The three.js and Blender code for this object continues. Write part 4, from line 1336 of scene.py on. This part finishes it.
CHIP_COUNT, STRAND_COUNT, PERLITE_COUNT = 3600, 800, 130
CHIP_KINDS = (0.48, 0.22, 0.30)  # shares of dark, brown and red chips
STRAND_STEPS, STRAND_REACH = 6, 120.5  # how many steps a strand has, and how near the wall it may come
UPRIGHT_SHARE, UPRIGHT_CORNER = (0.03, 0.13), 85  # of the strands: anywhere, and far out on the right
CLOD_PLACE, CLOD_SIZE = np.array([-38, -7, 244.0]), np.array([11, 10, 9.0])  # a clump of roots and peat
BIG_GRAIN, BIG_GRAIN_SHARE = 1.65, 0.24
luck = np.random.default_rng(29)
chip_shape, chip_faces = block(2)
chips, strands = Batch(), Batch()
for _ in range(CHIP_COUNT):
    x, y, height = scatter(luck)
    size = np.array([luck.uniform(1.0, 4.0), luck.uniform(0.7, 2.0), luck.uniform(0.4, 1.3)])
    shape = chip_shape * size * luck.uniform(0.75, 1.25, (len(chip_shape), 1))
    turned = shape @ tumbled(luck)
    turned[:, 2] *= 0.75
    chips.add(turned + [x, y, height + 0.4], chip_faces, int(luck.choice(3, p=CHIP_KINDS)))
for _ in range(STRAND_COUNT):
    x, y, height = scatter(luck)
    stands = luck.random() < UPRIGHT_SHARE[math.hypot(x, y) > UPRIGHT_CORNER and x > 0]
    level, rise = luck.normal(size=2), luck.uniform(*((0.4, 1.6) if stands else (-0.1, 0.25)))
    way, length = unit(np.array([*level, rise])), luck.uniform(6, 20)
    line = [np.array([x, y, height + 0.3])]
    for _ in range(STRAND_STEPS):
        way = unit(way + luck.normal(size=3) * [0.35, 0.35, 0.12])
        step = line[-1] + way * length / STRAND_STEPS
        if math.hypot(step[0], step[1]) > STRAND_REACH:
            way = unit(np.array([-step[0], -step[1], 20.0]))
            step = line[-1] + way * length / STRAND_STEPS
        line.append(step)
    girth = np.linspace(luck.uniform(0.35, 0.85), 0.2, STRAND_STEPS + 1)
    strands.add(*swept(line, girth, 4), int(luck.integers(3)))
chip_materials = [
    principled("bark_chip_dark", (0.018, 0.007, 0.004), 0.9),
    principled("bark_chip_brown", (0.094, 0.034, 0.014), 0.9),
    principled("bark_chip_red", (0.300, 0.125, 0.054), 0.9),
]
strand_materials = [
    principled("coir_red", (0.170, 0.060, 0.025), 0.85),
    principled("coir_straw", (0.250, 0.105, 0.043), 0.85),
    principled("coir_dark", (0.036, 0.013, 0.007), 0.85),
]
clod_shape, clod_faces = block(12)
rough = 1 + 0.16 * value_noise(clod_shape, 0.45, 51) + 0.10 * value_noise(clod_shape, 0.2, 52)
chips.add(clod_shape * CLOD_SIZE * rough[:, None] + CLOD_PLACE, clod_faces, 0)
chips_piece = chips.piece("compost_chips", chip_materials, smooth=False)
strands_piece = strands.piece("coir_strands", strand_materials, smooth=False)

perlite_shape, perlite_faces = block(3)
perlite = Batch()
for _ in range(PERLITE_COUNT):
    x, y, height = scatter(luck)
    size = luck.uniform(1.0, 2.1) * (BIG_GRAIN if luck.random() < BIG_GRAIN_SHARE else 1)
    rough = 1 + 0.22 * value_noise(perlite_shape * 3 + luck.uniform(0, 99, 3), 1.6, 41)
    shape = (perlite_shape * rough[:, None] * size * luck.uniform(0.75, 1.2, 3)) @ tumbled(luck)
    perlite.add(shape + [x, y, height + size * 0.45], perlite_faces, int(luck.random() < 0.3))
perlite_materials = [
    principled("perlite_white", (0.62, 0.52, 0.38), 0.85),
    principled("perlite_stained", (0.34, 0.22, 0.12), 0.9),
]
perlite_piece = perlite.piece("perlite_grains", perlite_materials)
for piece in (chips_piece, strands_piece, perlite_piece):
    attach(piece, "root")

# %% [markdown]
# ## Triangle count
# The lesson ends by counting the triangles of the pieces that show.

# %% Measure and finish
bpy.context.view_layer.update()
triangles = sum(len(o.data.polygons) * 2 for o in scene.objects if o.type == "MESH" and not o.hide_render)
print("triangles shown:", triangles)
::::
Set exercise - Reproduce every line of the data verbatim.

Response below -
The three.js and Blender code for this object continues. Write part 4, from line 1336 of scene.py on. This part finishes it.
CHIP_COUNT, STRAND_COUNT, PERLITE_COUNT = 3600, 800, 130
CHIP_KINDS = (0.48, 0.22, 0.30)  # shares of dark, brown and red chips
STRAND_STEPS, STRAND_REACH = 6, 120.5  # how many steps a strand has, and how near the wall it may come
UPRIGHT_SHARE, UPRIGHT_CORNER = (0.03, 0.13), 85  # of the strands: anywhere, and far out on the right
CLOD_PLACE, CLOD_SIZE = np.array([-38, -7, 244.0]), np.array([11, 10, 9.0])  # a clump of roots and peat
BIG_GRAIN, BIG_GRAIN_SHARE = 1.65, 0.24
luck = np.random.default_rng(29)
chip_shape, chip_faces = block(2)
chips, strands = Batch(), Batch()
for _ in range(CHIP_COUNT):
    x, y, height = scatter(luck)
    size = np.array([luck.uniform(1.0, 4.0), luck.uniform(0.7, 2.0), luck.uniform(0.4, 1.3)])
    shape = chip_shape * size * luck.uniform(0.75, 1.25, (len(chip_shape), 1))
    turned = shape @ tumbled(luck)
    turned[:, 2] *= 0.75
    chips.add(turned + [x, y, height + 0.4], chip_faces, int(luck.choice(3, p=CHIP_KINDS)))
for _ in range(STRAND_COUNT):
    x, y, height = scatter(luck)
    stands = luck.random() < UPRIGHT_SHARE[math.hypot(x, y) > UPRIGHT_CORNER and x > 0]
    level, rise = luck.normal(size=2), luck.uniform(*((0.4, 1.6) if stands else (-0.1, 0.25)))
    way, length = unit(np.array([*level, rise])), luck.uniform(6, 20)
    line = [np.array([x, y, height + 0.3])]
    for _ in range(STRAND_STEPS):
        way = unit(way + luck.normal(size=3) * [0.35, 0.35, 0.12])
        step = line[-1] + way * length / STRAND_STEPS
        if math.hypot(step[0], step[1]) > STRAND_REACH:
            way = unit(np.array([-step[0], -step[1], 20.0]))
            step = line[-1] + way * length / STRAND_STEPS
        line.append(step)
    girth = np.linspace(luck.uniform(0.35, 0.85), 0.2, STRAND_STEPS + 1)
    strands.add(*swept(line, girth, 4), int(luck.integers(3)))
chip_materials = [
    principled("bark_chip_dark", (0.018, 0.007, 0.004), 0.9),
    principled("bark_chip_brown", (0.094, 0.034, 0.014), 0.9),
    principled("bark_chip_red", (0.300, 0.125, 0.054), 0.9),
]
strand_materials = [
    principled("coir_red", (0.170, 0.060, 0.025), 0.85),
    principled("coir_straw", (0.250, 0.105, 0.043), 0.85),
    principled("coir_dark", (0.036, 0.013, 0.007), 0.85),
]
clod_shape, clod_faces = block(12)
rough = 1 + 0.16 * value_noise(clod_shape, 0.45, 51) + 0.10 * value_noise(clod_shape, 0.2, 52)
chips.add(clod_shape * CLOD_SIZE * rough[:, None] + CLOD_PLACE, clod_faces, 0)
chips_piece = chips.piece("compost_chips", chip_materials, smooth=False)
strands_piece = strands.piece("coir_strands", strand_materials, smooth=False)

perlite_shape, perlite_faces = block(3)
perlite = Batch()
for _ in range(PERLITE_COUNT):
    x, y, height = scatter(luck)
    size = luck.uniform(1.0, 2.1) * (BIG_GRAIN if luck.random() < BIG_GRAIN_SHARE else 1)
    rough = 1 + 0.22 * value_noise(perlite_shape * 3 + luck.uniform(0, 99, 3), 1.6, 41)
    shape = (perlite_shape * rough[:, None] * size * luck.uniform(0.75, 1.2, 3)) @ tumbled(luck)
    perlite.add(shape + [x, y, height + size * 0.45], perlite_faces, int(luck.random() < 0.3))
perlite_materials = [
    principled("perlite_white", (0.62, 0.52, 0.38), 0.85),
    principled("perlite_stained", (0.34, 0.22, 0.12), 0.9),
]
perlite_piece = perlite.piece("perlite_grains", perlite_materials)
for piece in (chips_piece, strands_piece, perlite_piece):
    attach(piece, "root")

# %% [markdown]
# ## Triangle count
# The lesson ends by counting the triangles of the pieces that show.

# %% Measure and finish
bpy.context.view_layer.update()
triangles = sum(len(o.data.polygons) * 2 for o in scene.objects if o.type == "MESH" and not o.hide_render)
print("triangles shown:", triangles)